Por isso, quando alguém participa de uma imersão, escuta histórias à beira do rio ou acompanha uma roda de conversa noturna ao redor da fogueira, está sendo iniciado em uma forma de conhecimento que só pode ser acessada com o coração aberto e a mente silenciosa.
Ecologia de Saberes: Um Encontro Entre Mundos Possíveis
Em um tempo em que as ciências ambientais buscam soluções para os desastres provocados pela ação humana, é urgente reconhecer que os povos indígenas já praticam há séculos aquilo que o mundo moderno tenta aprender a fazer agora: viver em equilíbrio com o planeta.
Essa aproximação entre o saber científico e o saber tradicional é o que muitos pesquisadores chamam de “ecologia de saberes”. Trata-se de reconhecer a pluralidade do conhecimento e valorizar a contribuição dos povos originários para a sustentabilidade global.
Dentro desse contexto, a pesca tradicional indígena se destaca como um exemplo prático e funcional de gestão de recursos naturais. Sua lógica é baseada em:
- Observação dos ciclos naturais;
- Uso racional e seletivo dos recursos;
- Princípios éticos de convivência com os seres não humanos;
- Participação coletiva nas decisões sobre o território.
Ao adotarmos essa perspectiva, compreendemos que o futuro do planeta não depende apenas da inovação tecnológica, mas da escuta atenta dos povos que já vivem de forma sustentável há séculos.
Turismo de Imersão e Ética Intercultural
Com o aumento da busca por experiências autênticas e transformadoras, cresce também o interesse pelo turismo de base comunitária indígena, que permite ao visitante participar de forma respeitosa do cotidiano das aldeias.
Porém, é essencial frisar: imergir não é consumir cultura, é se colocar em escuta, com humildade, abertura e respeito. O visitante precisa compreender que está entrando em um território sagrado, com regras próprias, e que sua presença deve ser cuidadosamente guiada por protocolos definidos pela própria comunidade.
As experiências de pesca com os povos indígenas devem ser sempre organizadas com base em:
- Consentimento e protagonismo da comunidade;
- Remuneração justa pelo conhecimento compartilhado;
- Garantia de que a atividade não prejudique os modos de vida tradicionais;
- Educação intercultural e contextualização prévia para os visitantes.
Feito com ética, o turismo de imersão pode fortalecer as comunidades, gerar renda e contribuir para a valorização cultural, ao mesmo tempo em que oferece aos visitantes uma vivência única de transformação interior.
Por Que Valorizar a Imersão em Saberes Indígenas
Aprender com os povos indígenas é um gesto de coragem e abertura. É reconhecer que existem outras formas de saber, outras formas de viver e outras formas de cuidar do mundo. A imersão na pesca tradicional é só uma das portas de entrada para esse universo vasto e generoso.

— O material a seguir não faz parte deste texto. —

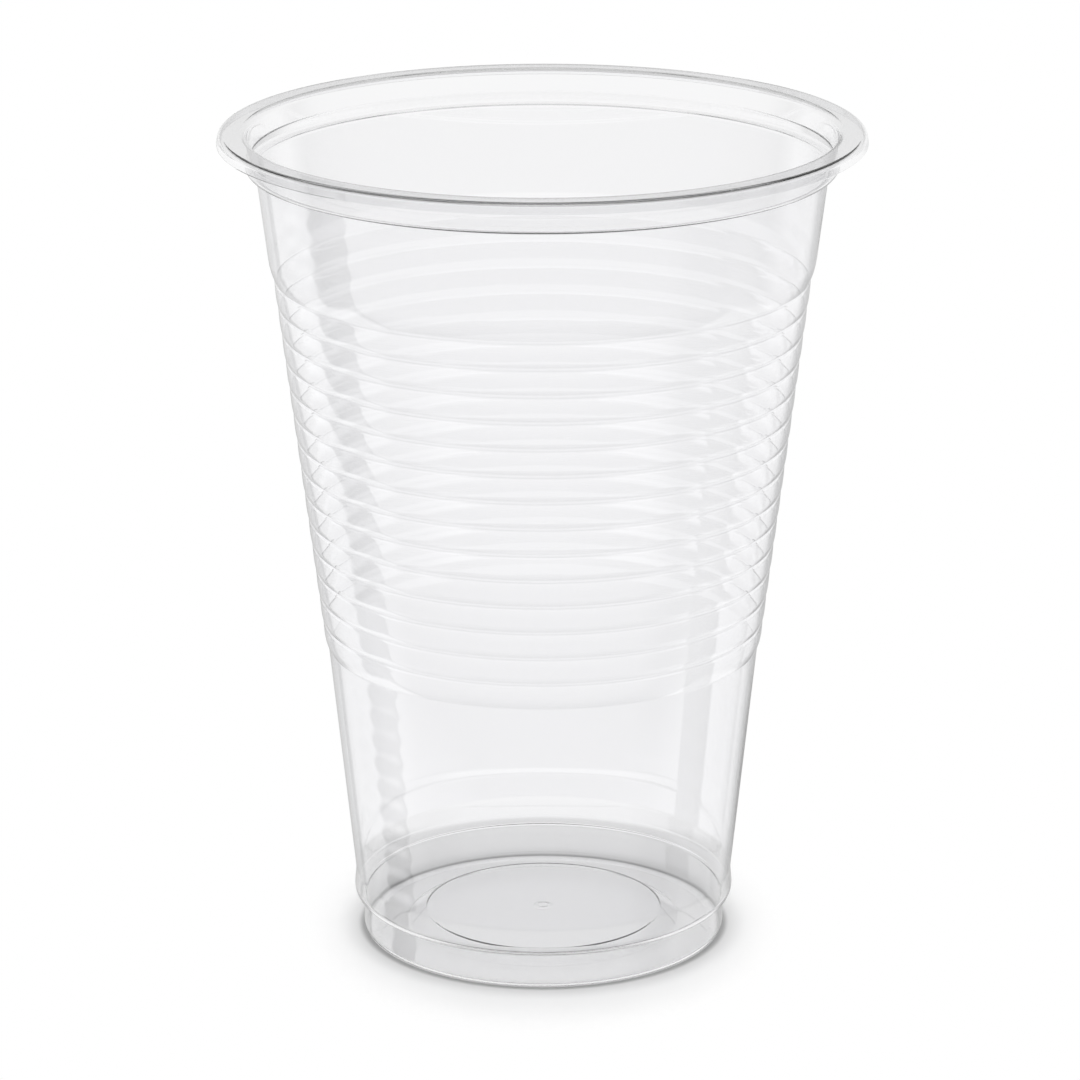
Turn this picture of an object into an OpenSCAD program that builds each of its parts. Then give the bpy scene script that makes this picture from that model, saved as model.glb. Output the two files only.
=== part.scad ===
// Clear disposable drinking cup, formed as one thin sheet.
// The wall tapers down through a plain band, a stack of stepped ribs and a plain lower wall.
// It carries a flat rim flange with a turned-down lip above a stacking collar.
// It stands on a narrow foot, under a bead, around a raised floor panel.
// Millimetres, Z up, the cup's axis on Z, standing on z = 0.

/* [Cup] */
// Height from the table to the top of the flange
cup_h = 101.5; // [90:0.5:120]
// Diameter over the lip of the flange
rim_d = 78; // [76:0.5:84]
// Diameter of the foot
foot_d = 45; // [40:0.5:48]
// Thickness of the sheet, the same all over
sheet_t = 0.3; // [0.25:0.05:0.35]

/* [Rim] */
// Diameter inside the flange, where the sheet turns down into the cup
mouth_d = 70.9; // [70:0.1:72]
// Height of the turned-down lip, from the top of the flange
lip_h = 1.35; // [1:0.05:1.8]
// How far the lip leans out over its height
lip_flare = 0.15; // [0:0.05:0.3]
// Inside radius of the bend from the mouth to the flange
mouth_bend_r = 0.5; // [0.3:0.05:0.7]
// Inside radius of the bend from the flange to the lip
lip_bend_r = 0.25; // [0.15:0.05:0.35]

/* [Collar] */
// Diameter inside the throat, the narrowest place under the flange
throat_d = 69.7; // [69.2:0.1:70]
// Depth of the throat below the top of the flange
throat_drop = 2.8; // [2.4:0.1:3]
// Diameter over the stacking collar
collar_d = 71.5; // [71.2:0.1:72.2]
// Depth of the ledge under the collar below the top of the flange
ledge_drop = 4.6; // [4.4:0.1:5.2]
// How far the ledge rises from the wall to the collar
ledge_rise = 0.25; // [0.1:0.05:0.4]

/* [Ribs] */
// Diameter over the plain band just under the ledge
band_d = 68.8; // [68.4:0.1:69]
// Loss of radius per millimetre down the plain band
band_slope = 0.113; // [0.1:0.001:0.124]
// Depth of the highest groove below the top of the flange
groove_drop = 17.85; // [15:0.05:20]
// Number of ribs between the highest and the lowest groove
rib_count = 14; // [8:1:14]
// Height of one rib
rib_pitch = 3.32; // [2.8:0.01:3.5]
// Depth of the highest groove into the plain band above it
top_groove_in = 0.62; // [0.5:0.02:0.7]
// Loss of radius from one rib to the next
rib_step = 0.4065; // [0.38:0.0005:0.46]
// How far the nearly upright face of a rib leans in on its way down
face_in = 0.26; // [0.2:0.005:0.27]
// How far a rib's top edge stands out from the groove above it
rib_lift = 0.11; // [0.08:0.01:0.12]
// Height from a rib's top edge up to the groove
lift_h = 0.28; // [0.28:0.01:0.4]
// Further depth of the lowest groove, where the plain lower wall starts
last_groove_in = 0.12; // [0:0.01:0.2]
// Slope of the rounded shoulder under a face, from the vertical
shoulder_tilt = 28; // [26:1:30]
// Inside radius in the bottom of a groove
groove_r = 0.2; // [0.14:0.02:0.22]

/* [Base] */
// Height of the foot below the bead
foot_h = 4.4; // [4:0.1:5]
// How far the foot's top is set in from its bottom
foot_in = 0.1; // [0:0.05:0.3]
// How far the bead above the foot stands out from the foot's bottom
bead_out = 1.1; // [0.9:0.05:1.3]
// How far the ledge under the bead rises on its way out
bead_rise = 0.35; // [0.2:0.05:0.5]
// Height of the neck above the bead
neck_h = 7.7; // [7.2:0.1:8.2]
// How far the neck is set in from the bead
neck_in = 0.2; // [0.1:0.05:0.4]
// Inside radius under the bead
bead_r = 0.95; // [0.7:0.05:1]
// Inside radius of the foot's bottom edge
foot_edge_r = 0.6; // [0.4:0.05:0.8]
// Width of the flat ring that the cup stands on
stand_w = 1.6; // [1.3:0.1:2]
// Diameter of the hollow that surrounds the raised panel
hollow_d = 33.6; // [32:0.1:35]
// Height of the hollow's edge above the table
hollow_h = 0.45; // [0.3:0.05:0.8]
// Diameter of the raised floor panel
panel_d = 29.2; // [27:0.1:30]
// Height of the panel's top above the table
panel_h = 2.05; // [1.8:0.05:2.6]
// Diameter of the small round mark in the panel's middle
mark_d = 1.4; // [1:0.1:2]
// Height of the mark
mark_h = 0.12; // [0.08:0.02:0.2]

/* [Hidden] */
arc_step = 15;
turn_facets = 120;
straight_angle = 0.01;
round_share = 0.98;
soft_bend_r = 0.2;
neck_bend_r = 4;
collar_bend_r = 0.25;
mark_overlap = 0.05;
half_t = sheet_t / 2;
groove_bend = groove_r + half_t;
soft_bend = soft_bend_r + half_t;
highest_z = cup_h - groove_drop;
band_end_r = band_d / 2 - half_t - band_slope * (groove_drop - ledge_drop);
shoulder_in = rib_step + rib_lift - face_in;
foot_r = foot_d / 2 - half_t;
bead_mid_r = foot_r + bead_out;
ledge_mid_z = cup_h - ledge_drop + half_t;

// Leans of the plain band, of a rib's face and of the lift above the face, from the vertical.
band_lean = atan(band_slope);
face_lean = atan(face_in / (rib_pitch - lift_h - shoulder_in / tan(shoulder_tilt)));
lift_lean = atan(rib_lift / lift_h);

// Middle radius of the sheet in groove k, counted down from the highest.
function groove_mid_r(k) =
    band_end_r - top_groove_in - k * rib_step - (k == rib_count ? last_groove_in : 0);

// Middle radius of the sheet where the shoulder above groove k meets the face.
function shoulder_mid_r(k) = k == 0 ? band_end_r : groove_mid_r(k - 1) + rib_lift - face_in;

// Bend that takes nearly all that the next bend leaves free of a straight between them.
function full_bend(straight, used, turn) = round_share * (straight - used) / tan(turn / 2);

// Groove k with the rib's top edge under it and the shoulder above it, as corners from below.
function rib_points(k) =
    let (
        z = highest_z - k * rib_pitch,
        r = groove_mid_r(k),
        depth = shoulder_mid_r(k) - r,
        used = groove_bend * tan((shoulder_tilt + (k == rib_count ? 0 : lift_lean)) / 2),
        top_bend = full_bend(norm([rib_lift, lift_h]), used, lift_lean + face_lean),
        shoulder_turn = shoulder_tilt - (k == 0 ? band_lean : face_lean),
        shoulder_bend = full_bend(depth / sin(shoulder_tilt), used, shoulder_turn)
    )
    concat(
        k == rib_count ? [] : [[r + rib_lift, z - lift_h, top_bend]],
        [[r, z, groove_bend], [r + depth, z + depth / tan(shoulder_tilt), shoulder_bend]]
    );

// Corners of the sheet's middle line with their bends, from the floor's centre to the lip.
base_points = [
    [0, panel_h - half_t, 0],
    [panel_d / 2, panel_h - half_t, soft_bend],
    [hollow_d / 2, hollow_h + half_t, soft_bend],
    [foot_r - stand_w, half_t, soft_bend],
    [foot_r, half_t, foot_edge_r + half_t],
    [foot_r - foot_in, foot_h, soft_bend],
    [bead_mid_r, foot_h + bead_rise, bead_r + half_t],
    [bead_mid_r - neck_in, neck_h, neck_bend_r]
];
rim_points = [
    [band_d / 2 - half_t, ledge_mid_z, soft_bend],
    [collar_d / 2 - half_t, ledge_mid_z + ledge_rise, collar_bend_r + half_t],
    [throat_d / 2 + half_t, cup_h - throat_drop, soft_bend],
    [mouth_d / 2 + half_t, cup_h - half_t, mouth_bend_r + half_t],
    [rim_d / 2 - half_t - lip_flare, cup_h - half_t, lip_bend_r + half_t],
    [rim_d / 2 - half_t, cup_h - lip_h, 0]
];
rib_zone = [for (k = [rib_count:-1:0]) each rib_points(k)];
middle = concat(base_points, rib_zone, rim_points);

function flat(p) = [p.x, p.y];
function unit(v) = v / norm(v);
function beside(v, s) = s * [v.y, -v.x];

// Arc at corner q between p and n, on the face that lies s to the right of the middle line.
function bend(p, q, n, s) =
    let (
        a = unit(flat(q) - flat(p)),
        b = unit(flat(n) - flat(q)),
        turn = atan2(a.x * b.y - a.y * b.x, a * b),
        side = turn > 0 ? 1 : -1,
        centre = flat(q) - q.z * tan(abs(turn) / 2) * a - beside(a, side * q.z),
        start = atan2(-side * a.x, side * a.y),
        steps = max(1, ceil(abs(turn) / arc_step))
    )
    abs(turn) < straight_angle
        ? [flat(q) + beside(a, s)]
        : [
            for (j = [0:steps])
                let (angle = start + turn * j / steps)
                centre + (q.z + side * s) * [cos(angle), sin(angle)]
        ];

// One face of the sheet: the middle line moved sideways by s, each bend a true arc.
function face(s) =
    let (
        last = len(middle) - 1,
        first_way = unit(flat(middle[1]) - flat(middle[0])),
        last_way = unit(flat(middle[last]) - flat(middle[last - 1]))
    )
    concat(
        [flat(middle[0]) + beside(first_way, s)],
        [for (i = [1:last - 1]) each bend(middle[i - 1], middle[i], middle[i + 1], s)],
        [flat(middle[last]) + beside(last_way, s)]
    );

function reversed(list) = [for (i = [len(list) - 1:-1:0]) list[i]];

// The sheet's section, turned about the axis.
module sheet() {
    rotate_extrude($fn = turn_facets)
        polygon(concat(face(half_t), reversed(face(-half_t))));
}

// Low round mark left in the middle of the floor panel.
module floor_mark() {
    translate([0, 0, panel_h - mark_overlap])
        cylinder(h = mark_h + mark_overlap, d = mark_d, $fn = turn_facets);
}

module cup() {
    color([0.92, 0.93, 0.95, 0.35])
        union() {
            sheet();
            floor_mark();
        }
}

cup();
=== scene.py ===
# %% [markdown]
# A clear disposable cup on a white table.
# The real cup is one thin sheet of clear plastic, warmed and drawn into a mould. Nothing on it is
# painted or printed: all that the eye sees is the white room, bent and mirrored by two thin walls.
# So this lesson spends its care on an exact section, on smooth normals, and on what stands around
# the cup to be mirrored.

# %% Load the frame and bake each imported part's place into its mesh
import math

import bpy
import numpy as np
from mathutils import Matrix


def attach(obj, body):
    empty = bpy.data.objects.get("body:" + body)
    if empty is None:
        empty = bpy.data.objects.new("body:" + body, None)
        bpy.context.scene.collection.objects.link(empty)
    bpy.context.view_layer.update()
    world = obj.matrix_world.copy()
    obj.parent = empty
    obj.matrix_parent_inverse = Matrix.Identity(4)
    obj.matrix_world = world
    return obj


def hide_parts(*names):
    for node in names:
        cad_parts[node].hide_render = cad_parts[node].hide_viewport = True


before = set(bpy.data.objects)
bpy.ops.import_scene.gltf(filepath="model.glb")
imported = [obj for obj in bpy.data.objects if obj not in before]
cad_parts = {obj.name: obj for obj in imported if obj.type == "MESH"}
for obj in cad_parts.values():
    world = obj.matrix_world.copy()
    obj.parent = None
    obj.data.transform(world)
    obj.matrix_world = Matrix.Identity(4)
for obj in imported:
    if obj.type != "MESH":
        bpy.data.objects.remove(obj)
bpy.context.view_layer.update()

# %% [markdown]
# The camera comes first, because every later choice is judged through it. A long lens from 0.6 m
# looks down by 17 degrees. The frame is square and 1080 pixels wide, so a focal length of 4860
# pixels is 4860 / 1080 * 36 = 162 mm on a 36 mm sensor. The picture is turned by a tenth of a
# degree, as a hand-held camera's is, and the cup stands a hair to the right of its middle.

# %% Camera
SENSOR = 36.0
PICTURE = 1080
FOCAL_PX = 4860.0
STAND_POINT = (-0.00036, -0.5698, 0.2268)
TILT, ROLL = 72.76, -0.09
CLIP = (0.01, 50.0)

lens = bpy.data.cameras.new("camera")
lens.sensor_width = SENSOR
lens.lens = FOCAL_PX / PICTURE * SENSOR
lens.clip_start, lens.clip_end = CLIP
camera = bpy.data.objects.new("camera", lens)
bpy.context.scene.collection.objects.link(camera)
tilted = Matrix.Rotation(math.radians(TILT), 4, "X")
rolled = Matrix.Rotation(math.radians(ROLL), 4, "Z")
camera.matrix_world = Matrix.Translation(STAND_POINT) @ tilted @ rolled
bpy.context.scene.camera = camera
print("lens:", round(lens.lens, 1), "mm")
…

Ao vivenciar essa experiência, nos confrontamos com nossas urgências, nossos hábitos de consumo e nossos modos de se relacionar com o tempo. E descobrimos que é possível viver de forma mais leve, mais atenta e mais conectada com o que realmente importa.
Um Convite à Escuta Profunda
A pesca indígena é um mergulho na ancestralidade, no cuidado com a vida e no respeito ao sagrado. Não é apenas uma prática de subsistência, mas uma filosofia viva que nos convida a repensar nossas escolhas e reconectar com o essencial.
Que este artigo seja não apenas uma fonte de informação, mas um convite sincero à escuta dos povos originários, ao apoio de suas lutas e à valorização de seus saberes. Eles não são passado, são presente e futuro da humanidade.